Kim: We hope that a visitor walking into a space will immediately recognize the function of that room. And if that happens we know that we as curators have been successful and our job of furnishing those spaces to reflect the many activities that took place there.

Harmony: We’ve walked through two rooms. We’ve been in the dining room and now the coffee room. You mentioned a third room, a multipurpose room. How is that furnished and what happened there?

Kim: That’s the room that we call the back room obviously because it is in the back of the house. It was a multifunction room. There’s a desk located in the room outfitted with the many diverse business interests of Richard Charlton. We’ve outfitted a closet in that space with just a number of objects to reflect all the different types of activities that would have taken place in the building.

From that back room Richard Charlton had access to both the upstairs and the downstairs because of two staircases. And so we feel that that was his office. That was his place where he could conduct business, he could oversee the entire operation of the coffeehouse. He might have even rented the space out if he needed to for private lectures or it could have been used as an overflow from either the dining room or the coffee room.
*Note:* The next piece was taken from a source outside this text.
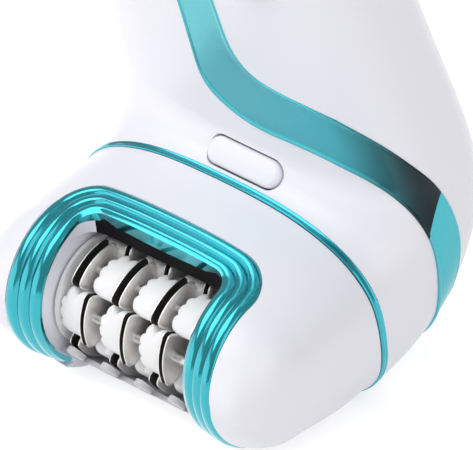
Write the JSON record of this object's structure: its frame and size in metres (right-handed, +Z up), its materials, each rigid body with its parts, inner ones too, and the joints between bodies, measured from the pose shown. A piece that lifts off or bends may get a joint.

Harmony: It seems like this building is like kind of like a museum unto itself with artifacts and objects which tell a story about the period.

Kim: You could probably say that about all of our exhibition buildings. This one though is different because most of our exhibition buildings are static. You don’t walk in and see a roaring fire. You don’t see the coffee boy serving coffee. You don’t see the person from the kitchen roasting coffee beans at the fire. You do at our coffeehouse. And so this space is different because of those reasons. It’s more alive, it’s active and it is the only site on Duke of Gloucester street where you can experience not only reproduction objects of the 18th century, but also those sights, the sounds and the smells of the 18th century.

Harmony: Kim, thank you so much for being here with us today.